>>>>

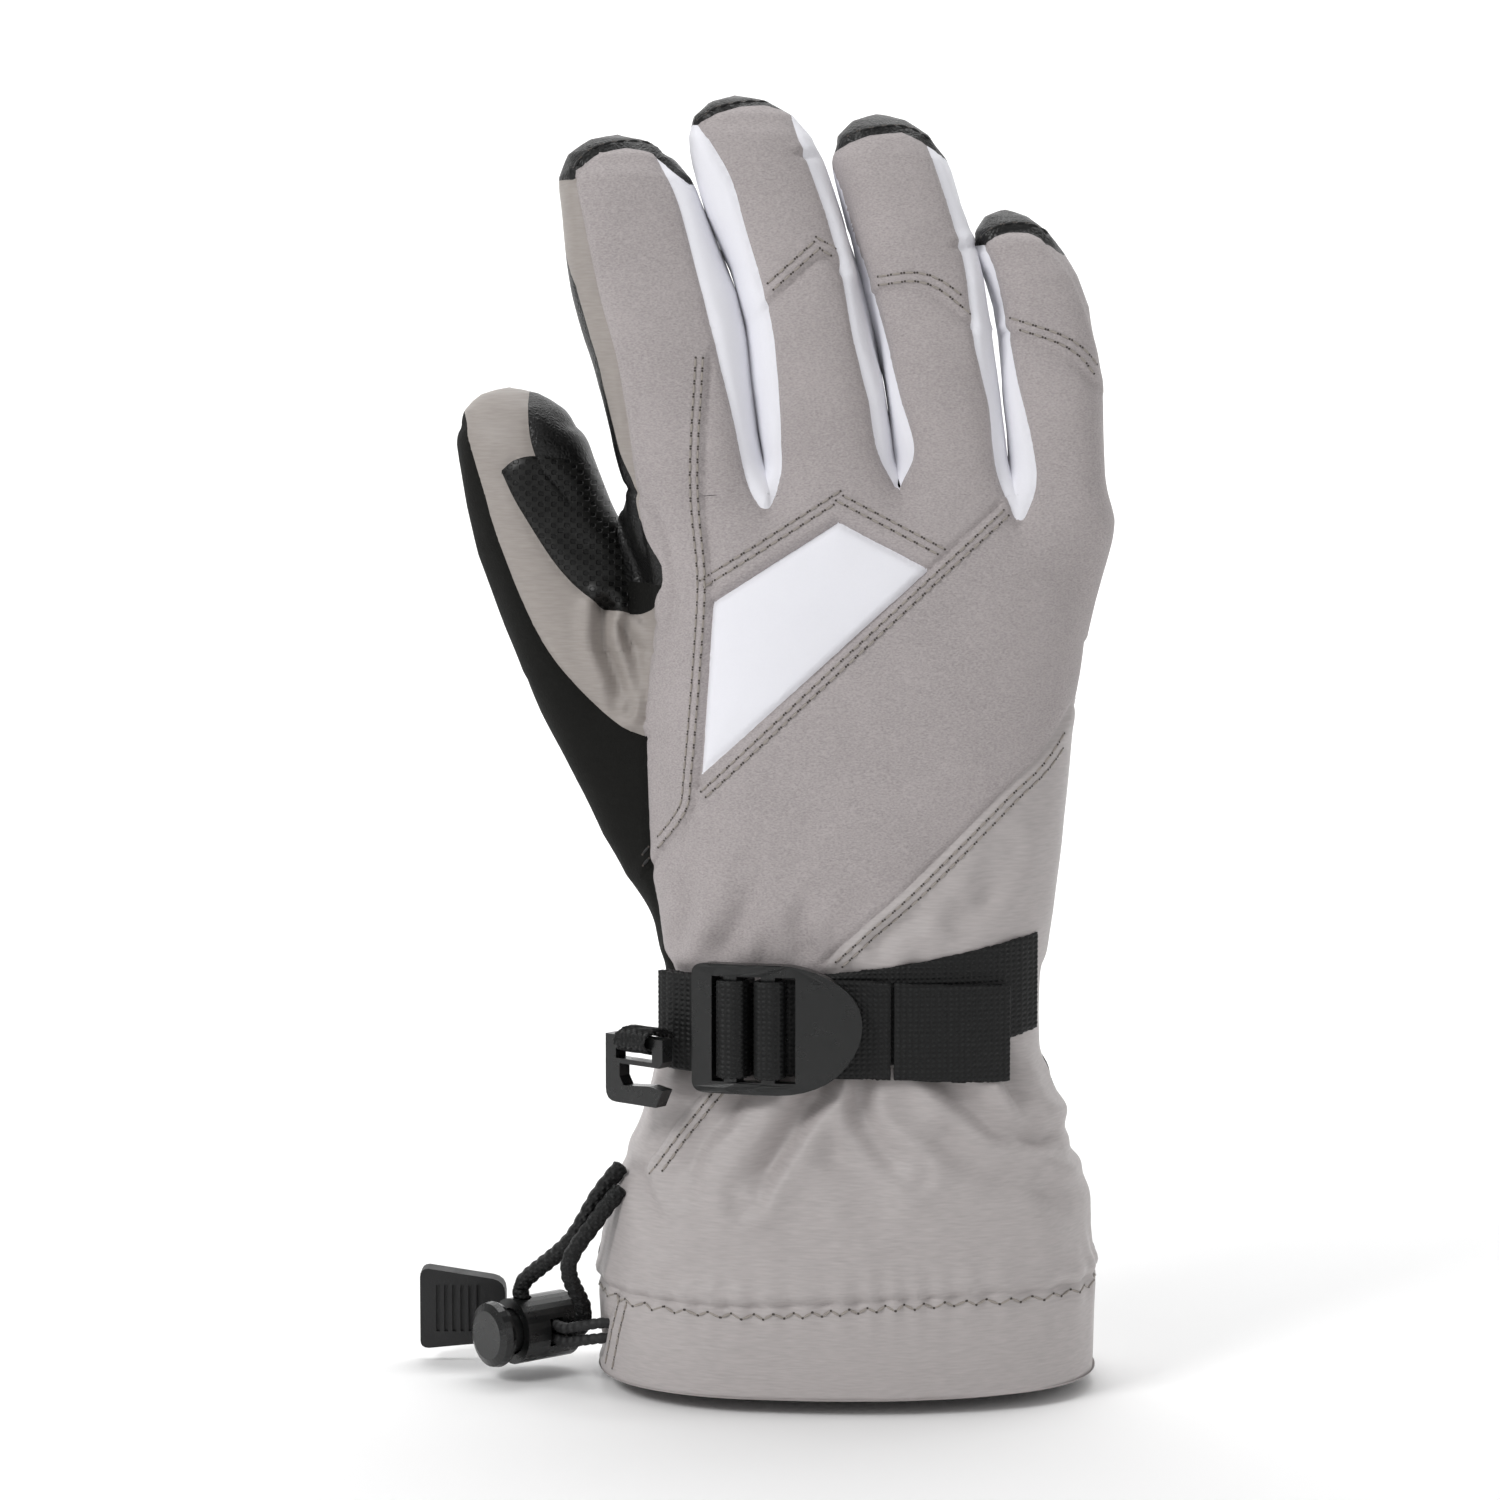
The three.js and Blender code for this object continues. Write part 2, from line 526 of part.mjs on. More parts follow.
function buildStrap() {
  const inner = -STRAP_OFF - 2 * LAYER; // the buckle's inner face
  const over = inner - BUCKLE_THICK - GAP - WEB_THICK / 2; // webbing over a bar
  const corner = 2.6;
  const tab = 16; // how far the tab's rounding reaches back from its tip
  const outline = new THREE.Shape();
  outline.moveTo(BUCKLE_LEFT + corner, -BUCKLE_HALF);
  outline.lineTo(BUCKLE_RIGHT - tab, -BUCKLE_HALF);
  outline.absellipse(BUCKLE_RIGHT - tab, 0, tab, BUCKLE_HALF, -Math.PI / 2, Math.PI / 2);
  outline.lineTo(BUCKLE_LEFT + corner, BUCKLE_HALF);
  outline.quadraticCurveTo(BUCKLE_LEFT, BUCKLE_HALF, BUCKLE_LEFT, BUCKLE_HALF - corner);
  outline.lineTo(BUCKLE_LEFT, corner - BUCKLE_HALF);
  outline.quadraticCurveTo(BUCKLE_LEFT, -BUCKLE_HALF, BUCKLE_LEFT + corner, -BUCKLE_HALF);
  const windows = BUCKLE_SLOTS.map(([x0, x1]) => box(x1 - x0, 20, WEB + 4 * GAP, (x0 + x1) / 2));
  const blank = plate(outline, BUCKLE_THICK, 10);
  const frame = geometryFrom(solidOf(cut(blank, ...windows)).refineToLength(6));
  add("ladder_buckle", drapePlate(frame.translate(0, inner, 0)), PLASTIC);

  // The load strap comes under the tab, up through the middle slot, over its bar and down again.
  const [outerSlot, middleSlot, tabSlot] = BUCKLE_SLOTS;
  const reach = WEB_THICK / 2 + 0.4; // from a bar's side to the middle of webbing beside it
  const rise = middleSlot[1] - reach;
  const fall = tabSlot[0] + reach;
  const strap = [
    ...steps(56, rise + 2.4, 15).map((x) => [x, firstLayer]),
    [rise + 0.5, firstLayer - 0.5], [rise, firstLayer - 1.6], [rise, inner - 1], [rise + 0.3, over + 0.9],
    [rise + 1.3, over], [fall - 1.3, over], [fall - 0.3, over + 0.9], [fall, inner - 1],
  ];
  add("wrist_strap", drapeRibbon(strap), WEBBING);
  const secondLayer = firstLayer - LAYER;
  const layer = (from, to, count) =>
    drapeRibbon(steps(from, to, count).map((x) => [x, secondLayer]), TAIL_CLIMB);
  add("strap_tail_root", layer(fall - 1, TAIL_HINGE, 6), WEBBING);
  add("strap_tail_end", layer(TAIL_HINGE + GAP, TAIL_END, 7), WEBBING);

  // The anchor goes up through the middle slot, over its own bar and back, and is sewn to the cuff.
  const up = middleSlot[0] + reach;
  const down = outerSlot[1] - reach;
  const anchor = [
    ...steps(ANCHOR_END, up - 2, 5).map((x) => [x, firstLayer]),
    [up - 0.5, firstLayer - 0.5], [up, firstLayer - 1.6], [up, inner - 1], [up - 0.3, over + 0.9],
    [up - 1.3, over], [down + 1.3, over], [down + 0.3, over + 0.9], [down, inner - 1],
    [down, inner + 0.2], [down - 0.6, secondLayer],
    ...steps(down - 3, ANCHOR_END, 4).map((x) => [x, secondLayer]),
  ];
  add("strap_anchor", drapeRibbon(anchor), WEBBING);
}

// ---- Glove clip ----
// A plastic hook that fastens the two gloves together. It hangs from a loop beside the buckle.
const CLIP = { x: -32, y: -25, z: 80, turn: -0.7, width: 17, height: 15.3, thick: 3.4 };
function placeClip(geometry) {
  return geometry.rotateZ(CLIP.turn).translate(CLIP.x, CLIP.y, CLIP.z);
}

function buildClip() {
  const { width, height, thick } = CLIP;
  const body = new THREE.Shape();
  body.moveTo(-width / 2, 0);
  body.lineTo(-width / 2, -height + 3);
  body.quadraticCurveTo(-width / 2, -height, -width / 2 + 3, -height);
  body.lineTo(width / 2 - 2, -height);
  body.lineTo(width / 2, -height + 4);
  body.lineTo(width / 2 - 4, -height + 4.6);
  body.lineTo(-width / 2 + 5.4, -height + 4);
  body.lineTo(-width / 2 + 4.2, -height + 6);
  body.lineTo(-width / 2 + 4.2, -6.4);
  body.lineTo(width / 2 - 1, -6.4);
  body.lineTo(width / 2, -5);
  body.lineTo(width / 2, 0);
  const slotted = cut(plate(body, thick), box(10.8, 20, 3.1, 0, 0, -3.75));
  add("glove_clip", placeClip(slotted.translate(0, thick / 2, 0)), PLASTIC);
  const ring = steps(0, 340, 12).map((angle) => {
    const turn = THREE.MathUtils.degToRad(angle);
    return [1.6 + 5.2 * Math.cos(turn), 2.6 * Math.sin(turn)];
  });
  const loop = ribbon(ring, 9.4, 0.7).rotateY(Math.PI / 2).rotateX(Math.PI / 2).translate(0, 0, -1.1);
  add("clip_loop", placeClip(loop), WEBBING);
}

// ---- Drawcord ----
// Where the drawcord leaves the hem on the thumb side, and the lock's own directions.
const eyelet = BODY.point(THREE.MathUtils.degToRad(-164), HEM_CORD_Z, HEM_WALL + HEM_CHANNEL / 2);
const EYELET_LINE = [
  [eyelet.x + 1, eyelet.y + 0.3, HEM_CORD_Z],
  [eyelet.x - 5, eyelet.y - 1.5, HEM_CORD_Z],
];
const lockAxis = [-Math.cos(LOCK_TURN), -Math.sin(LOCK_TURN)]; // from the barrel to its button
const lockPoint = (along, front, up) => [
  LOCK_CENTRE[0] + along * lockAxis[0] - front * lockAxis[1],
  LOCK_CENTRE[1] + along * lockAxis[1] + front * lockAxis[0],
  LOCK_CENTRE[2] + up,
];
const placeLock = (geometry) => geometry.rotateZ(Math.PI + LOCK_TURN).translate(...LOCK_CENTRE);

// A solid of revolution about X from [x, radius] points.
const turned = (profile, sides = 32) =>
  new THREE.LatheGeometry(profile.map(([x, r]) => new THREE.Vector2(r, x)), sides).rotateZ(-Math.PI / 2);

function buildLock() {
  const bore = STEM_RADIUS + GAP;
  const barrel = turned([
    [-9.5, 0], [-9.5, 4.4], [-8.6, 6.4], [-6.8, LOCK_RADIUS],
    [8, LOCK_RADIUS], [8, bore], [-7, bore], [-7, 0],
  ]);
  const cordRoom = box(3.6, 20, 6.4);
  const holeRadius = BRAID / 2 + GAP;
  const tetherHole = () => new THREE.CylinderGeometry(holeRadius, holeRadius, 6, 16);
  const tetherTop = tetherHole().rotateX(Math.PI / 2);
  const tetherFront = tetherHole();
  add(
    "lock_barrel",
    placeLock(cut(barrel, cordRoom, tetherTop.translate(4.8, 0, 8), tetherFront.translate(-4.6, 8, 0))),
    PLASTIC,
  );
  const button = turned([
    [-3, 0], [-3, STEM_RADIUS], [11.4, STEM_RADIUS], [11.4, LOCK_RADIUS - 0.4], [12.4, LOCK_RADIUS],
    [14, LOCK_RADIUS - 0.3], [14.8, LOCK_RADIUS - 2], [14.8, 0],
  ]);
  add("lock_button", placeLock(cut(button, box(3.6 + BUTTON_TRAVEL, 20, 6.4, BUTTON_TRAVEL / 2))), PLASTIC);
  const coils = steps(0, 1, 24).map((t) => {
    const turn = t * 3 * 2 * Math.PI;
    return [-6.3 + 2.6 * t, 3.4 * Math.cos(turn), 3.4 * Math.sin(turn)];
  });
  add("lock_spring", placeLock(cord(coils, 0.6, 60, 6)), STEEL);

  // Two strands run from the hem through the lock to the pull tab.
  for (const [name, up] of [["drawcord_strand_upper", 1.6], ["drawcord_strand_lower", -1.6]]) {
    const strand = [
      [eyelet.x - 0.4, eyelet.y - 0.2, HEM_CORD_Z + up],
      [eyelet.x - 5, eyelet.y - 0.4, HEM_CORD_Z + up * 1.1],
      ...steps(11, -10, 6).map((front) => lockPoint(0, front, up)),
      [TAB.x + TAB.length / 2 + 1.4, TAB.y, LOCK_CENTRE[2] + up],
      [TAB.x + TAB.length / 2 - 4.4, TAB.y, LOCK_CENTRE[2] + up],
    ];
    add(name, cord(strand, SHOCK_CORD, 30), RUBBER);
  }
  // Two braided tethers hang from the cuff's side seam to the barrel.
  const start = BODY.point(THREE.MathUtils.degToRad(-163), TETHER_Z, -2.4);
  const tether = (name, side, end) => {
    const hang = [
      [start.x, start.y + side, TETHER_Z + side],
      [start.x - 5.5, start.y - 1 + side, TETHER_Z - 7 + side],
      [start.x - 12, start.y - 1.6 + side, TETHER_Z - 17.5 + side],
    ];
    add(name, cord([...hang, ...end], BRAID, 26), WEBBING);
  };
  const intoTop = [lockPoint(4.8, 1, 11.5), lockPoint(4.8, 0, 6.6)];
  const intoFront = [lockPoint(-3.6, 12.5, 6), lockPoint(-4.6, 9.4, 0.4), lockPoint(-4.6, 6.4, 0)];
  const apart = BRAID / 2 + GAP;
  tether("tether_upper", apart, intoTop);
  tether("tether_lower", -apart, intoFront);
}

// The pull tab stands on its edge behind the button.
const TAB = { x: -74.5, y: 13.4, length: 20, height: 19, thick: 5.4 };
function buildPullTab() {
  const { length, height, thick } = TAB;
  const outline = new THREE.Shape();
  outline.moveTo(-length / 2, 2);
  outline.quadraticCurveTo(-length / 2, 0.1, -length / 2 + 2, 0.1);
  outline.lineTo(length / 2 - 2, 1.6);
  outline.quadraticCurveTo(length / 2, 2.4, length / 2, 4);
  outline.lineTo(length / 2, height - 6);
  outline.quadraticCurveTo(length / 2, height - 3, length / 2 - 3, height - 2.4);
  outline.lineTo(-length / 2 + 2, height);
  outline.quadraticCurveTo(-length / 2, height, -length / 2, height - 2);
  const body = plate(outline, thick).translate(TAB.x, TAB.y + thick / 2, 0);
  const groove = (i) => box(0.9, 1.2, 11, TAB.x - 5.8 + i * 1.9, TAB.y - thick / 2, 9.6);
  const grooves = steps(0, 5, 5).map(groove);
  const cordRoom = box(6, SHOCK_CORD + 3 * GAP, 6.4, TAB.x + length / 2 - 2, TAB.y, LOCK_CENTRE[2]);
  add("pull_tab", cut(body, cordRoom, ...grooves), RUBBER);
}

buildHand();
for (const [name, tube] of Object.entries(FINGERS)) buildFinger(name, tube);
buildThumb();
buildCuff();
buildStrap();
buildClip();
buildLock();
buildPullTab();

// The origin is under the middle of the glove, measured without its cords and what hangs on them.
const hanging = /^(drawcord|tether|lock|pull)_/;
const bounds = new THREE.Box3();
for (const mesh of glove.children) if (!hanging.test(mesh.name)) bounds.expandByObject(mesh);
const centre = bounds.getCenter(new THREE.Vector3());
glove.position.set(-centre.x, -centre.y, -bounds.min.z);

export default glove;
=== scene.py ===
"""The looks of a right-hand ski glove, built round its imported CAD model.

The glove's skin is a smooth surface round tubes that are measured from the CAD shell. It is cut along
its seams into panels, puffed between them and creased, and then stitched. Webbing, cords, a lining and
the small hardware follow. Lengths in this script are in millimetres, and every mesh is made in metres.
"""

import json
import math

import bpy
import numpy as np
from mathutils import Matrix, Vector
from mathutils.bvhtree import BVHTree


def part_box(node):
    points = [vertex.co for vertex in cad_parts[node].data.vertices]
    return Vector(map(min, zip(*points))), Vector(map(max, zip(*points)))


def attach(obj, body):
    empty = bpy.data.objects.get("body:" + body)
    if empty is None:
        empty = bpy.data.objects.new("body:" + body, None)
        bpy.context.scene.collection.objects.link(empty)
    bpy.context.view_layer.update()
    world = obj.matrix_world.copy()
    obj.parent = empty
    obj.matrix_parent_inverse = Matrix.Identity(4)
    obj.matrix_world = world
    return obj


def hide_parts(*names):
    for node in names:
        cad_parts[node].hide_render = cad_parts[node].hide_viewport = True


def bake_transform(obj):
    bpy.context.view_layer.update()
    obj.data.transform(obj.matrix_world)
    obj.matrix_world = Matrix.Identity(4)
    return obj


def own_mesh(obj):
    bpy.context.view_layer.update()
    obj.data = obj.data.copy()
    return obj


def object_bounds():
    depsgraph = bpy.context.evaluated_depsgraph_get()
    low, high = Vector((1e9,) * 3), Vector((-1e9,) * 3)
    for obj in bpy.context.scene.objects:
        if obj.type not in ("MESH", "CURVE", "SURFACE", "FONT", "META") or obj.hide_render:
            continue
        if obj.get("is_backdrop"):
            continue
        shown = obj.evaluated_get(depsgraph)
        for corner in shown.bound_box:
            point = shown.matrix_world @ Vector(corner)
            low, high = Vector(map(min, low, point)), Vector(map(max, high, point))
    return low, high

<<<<

Exactly repeat the lines from the line with "buildHand();" to the line with "depsgraph = bpy.context.evaluated_depsgraph_get()", including both, and output nothing else.

## Complete output
buildHand();
for (const [name, tube] of Object.entries(FINGERS)) buildFinger(name, tube);
buildThumb();
buildCuff();
buildStrap();
buildClip();
buildLock();
buildPullTab();

// The origin is under the middle of the glove, measured without its cords and what hangs on them.
const hanging = /^(drawcord|tether|lock|pull)_/;
const bounds = new THREE.Box3();
for (const mesh of glove.children) if (!hanging.test(mesh.name)) bounds.expandByObject(mesh);
const centre = bounds.getCenter(new THREE.Vector3());
glove.position.set(-centre.x, -centre.y, -bounds.min.z);

export default glove;
=== scene.py ===
"""The looks of a right-hand ski glove, built round its imported CAD model.

The glove's skin is a smooth surface round tubes that are measured from the CAD shell. It is cut along
its seams into panels, puffed between them and creased, and then stitched. Webbing, cords, a lining and
the small hardware follow. Lengths in this script are in millimetres, and every mesh is made in metres.
"""

import json
import math

import bpy
import numpy as np
from mathutils import Matrix, Vector
from mathutils.bvhtree import BVHTree


def part_box(node):
    points = [vertex.co for vertex in cad_parts[node].data.vertices]
    return Vector(map(min, zip(*points))), Vector(map(max, zip(*points)))


def attach(obj, body):
    empty = bpy.data.objects.get("body:" + body)
    if empty is None:
        empty = bpy.data.objects.new("body:" + body, None)
        bpy.context.scene.collection.objects.link(empty)
    bpy.context.view_layer.update()
    world = obj.matrix_world.copy()
    obj.parent = empty
    obj.matrix_parent_inverse = Matrix.Identity(4)
    obj.matrix_world = world
    return obj


def hide_parts(*names):
    for node in names:
        cad_parts[node].hide_render = cad_parts[node].hide_viewport = True


def bake_transform(obj):
    bpy.context.view_layer.update()
    obj.data.transform(obj.matrix_world)
    obj.matrix_world = Matrix.Identity(4)
    return obj


def own_mesh(obj):
    bpy.context.view_layer.update()
    obj.data = obj.data.copy()
    return obj


def object_bounds():
    depsgraph = bpy.context.evaluated_depsgraph_get()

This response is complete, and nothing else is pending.